Messaging queues make it possible for services to communicate with each other asynchronously. The typical use cases of messaging queues tend to be sending notifications to clients. These notifications can be alerts, emails, messages, etc. The basic architecture of a messaging queue consists of the following:

Producer: The service that produces messages and writes them on the messaging queue.
Consumer: The service that consumes messages and reads them off the messaging queue.

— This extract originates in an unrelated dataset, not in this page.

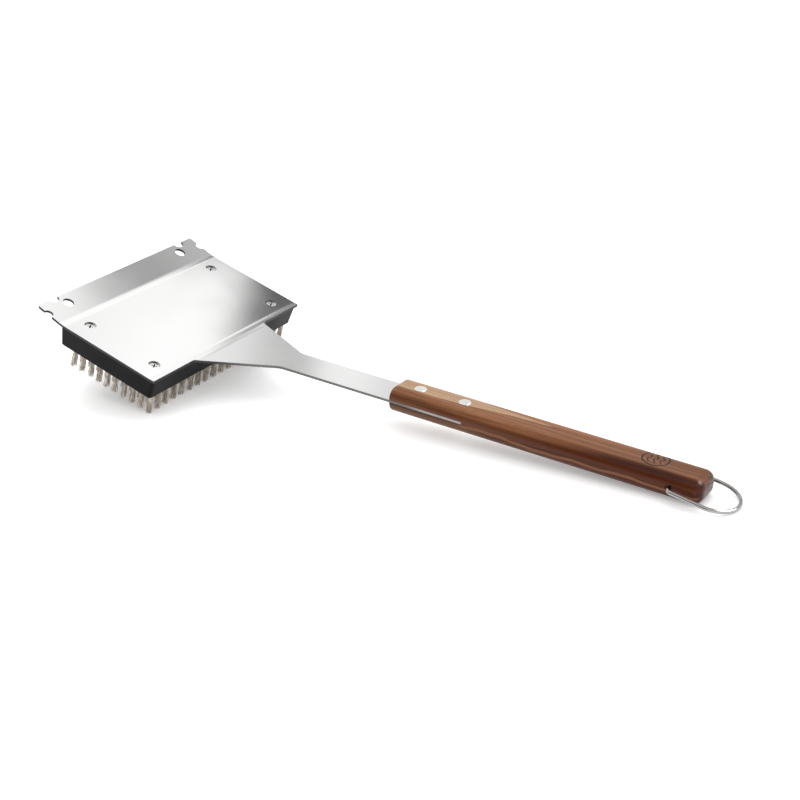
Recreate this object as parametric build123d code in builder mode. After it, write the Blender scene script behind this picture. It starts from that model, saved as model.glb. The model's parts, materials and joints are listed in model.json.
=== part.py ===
from build123d import *

import os
from math import asin, atan2, cos, degrees, hypot, radians, sin, tan

# Grill cleaning brush: a stamped steel blade with a scraper lip, a bristle block under its plate and
# a wooden handle riveted on its tang, with a wire hanging loop.
#
# The brush stands the way it is put down: on its rearmost bristle tufts and the end of the handle,
# with the loop drooping beside them.  +X runs from the scraper towards the handle, Y is across the
# brush, and Z = 0 is the surface it stands on, with the origin under the middle of its length.

# ---------------------------------------------------------------- driving dimensions (mm, degrees)
SHEET = 1.8                 # thickness of the stainless sheet

PLATE_WIDTH = 160.0         # across Y
PLATE_LENGTH = 78.7         # flat part, from the lip bend to the neck bend
LIP_LENGTH = 22.6           # scraper lip in front of the plate
LIP_RISE = 9.3              # angle of the lip above the plate
HEAD_TILT = 17.5            # the plate rises this much towards the front
LIP_BEND_RADIUS = 36.0
NECK_BEND_RADIUS = 36.0
LIP_CORNER_RADIUS = 2.0

HOLE_RADIUS = 3.9           # one round hole in each front corner
HOLE_REACH = 14.5           # from the lip bend
HOLE_SPREAD = 59.0          # from the centre line
FRONT_NOTCH_RADIUS = 4.2    # half-round notch in the front edge
FRONT_NOTCH_SPREAD = 65.5
SIDE_NOTCH_RADIUS = 3.3     # half-round notch in each side edge of the lip
SIDE_NOTCH_REACH = 12.7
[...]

The essential characteristics of a messaging queue are as follows:

Scalable: A messaging queue should be able to scale to millions of messages per hour. It should scale horizontally and preserve the basic guarantees when as more nodes are added to the system.
Distributed: A messaging queue should be distributed to scale up and support multiple consumers, producers, and messaging using a cluster of nodes.
Reliability: A messaging queue should be reliable and not drop messages. If the error rate is high, i.e., many messages get settled, then the burden falls on the client to perform checks on the data. This makes the message queue inefficient to use.
Performance: A message queue should support high throughput and low latency when delivering messages.
Easy to use interface: A messaging queue should provide a simple API interface to integrate with the client applications (i.e., producers and consumers) for broader adoption.